- **PROMPT**: Reproduce each line exactly, including spacing and punctuation.

— start —

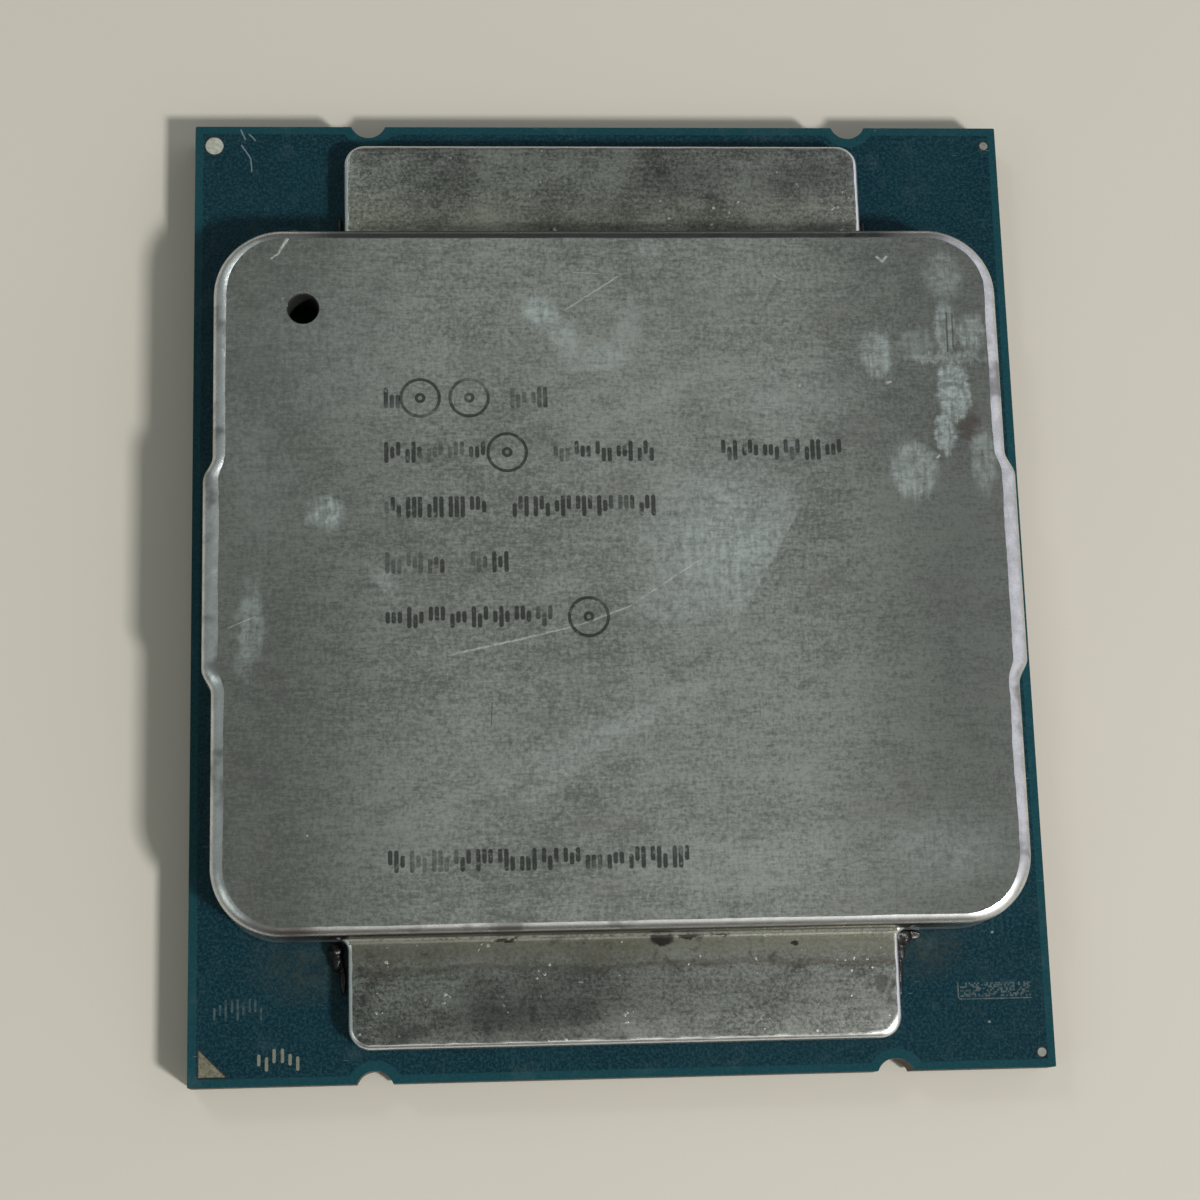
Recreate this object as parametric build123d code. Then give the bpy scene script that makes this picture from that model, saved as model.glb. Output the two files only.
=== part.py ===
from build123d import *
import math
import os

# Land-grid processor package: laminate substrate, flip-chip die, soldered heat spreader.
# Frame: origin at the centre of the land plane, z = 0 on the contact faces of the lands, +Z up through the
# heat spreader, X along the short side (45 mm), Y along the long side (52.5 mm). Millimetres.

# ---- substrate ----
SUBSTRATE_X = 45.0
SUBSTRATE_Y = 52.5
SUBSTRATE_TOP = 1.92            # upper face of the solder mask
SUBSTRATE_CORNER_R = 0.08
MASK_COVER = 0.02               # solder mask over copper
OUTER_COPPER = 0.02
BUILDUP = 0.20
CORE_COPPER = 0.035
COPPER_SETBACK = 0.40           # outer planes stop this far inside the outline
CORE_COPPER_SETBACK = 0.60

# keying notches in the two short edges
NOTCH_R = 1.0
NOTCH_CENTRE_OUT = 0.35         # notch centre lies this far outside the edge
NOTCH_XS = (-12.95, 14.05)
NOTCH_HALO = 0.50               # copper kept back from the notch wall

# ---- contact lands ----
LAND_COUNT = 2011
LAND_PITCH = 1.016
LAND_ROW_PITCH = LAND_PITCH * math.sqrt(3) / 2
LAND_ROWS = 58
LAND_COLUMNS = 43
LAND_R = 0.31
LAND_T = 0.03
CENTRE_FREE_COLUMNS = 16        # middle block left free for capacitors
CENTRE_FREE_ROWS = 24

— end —

- **WRITTEN ANSWER**:
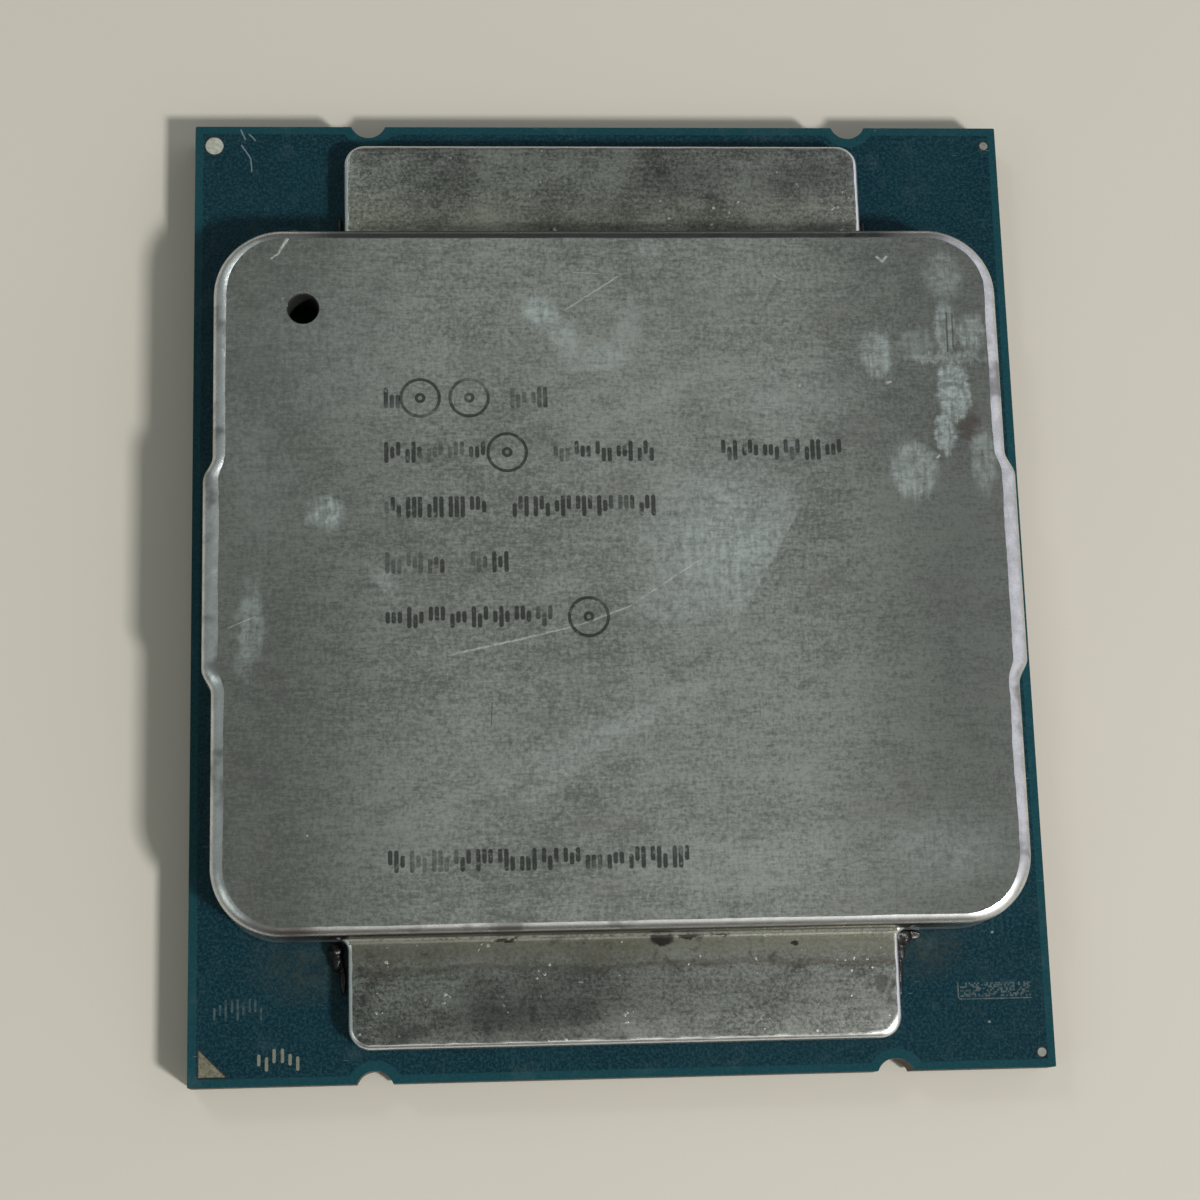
Recreate this object as parametric build123d code. Then give the bpy scene script that makes this picture from that model, saved as model.glb. Output the two files only.
=== part.py ===
from build123d import *
import math
import os

# Land-grid processor package: laminate substrate, flip-chip die, soldered heat spreader.
# Frame: origin at the centre of the land plane, z = 0 on the contact faces of the lands, +Z up through the
# heat spreader, X along the short side (45 mm), Y along the long side (52.5 mm). Millimetres.

# ---- substrate ----
SUBSTRATE_X = 45.0
SUBSTRATE_Y = 52.5
SUBSTRATE_TOP = 1.92            # upper face of the solder mask
SUBSTRATE_CORNER_R = 0.08
MASK_COVER = 0.02               # solder mask over copper
OUTER_COPPER = 0.02
BUILDUP = 0.20
CORE_COPPER = 0.035
COPPER_SETBACK = 0.40           # outer planes stop this far inside the outline
CORE_COPPER_SETBACK = 0.60

# keying notches in the two short edges
NOTCH_R = 1.0
NOTCH_CENTRE_OUT = 0.35         # notch centre lies this far outside the edge
NOTCH_XS = (-12.95, 14.05)
NOTCH_HALO = 0.50               # copper kept back from the notch wall

# ---- contact lands ----
LAND_COUNT = 2011
LAND_PITCH = 1.016
LAND_ROW_PITCH = LAND_PITCH * math.sqrt(3) / 2
LAND_ROWS = 58
LAND_COLUMNS = 43
LAND_R = 0.31
LAND_T = 0.03
CENTRE_FREE_COLUMNS = 16        # middle block left free for capacitors
CENTRE_FREE_ROWS = 24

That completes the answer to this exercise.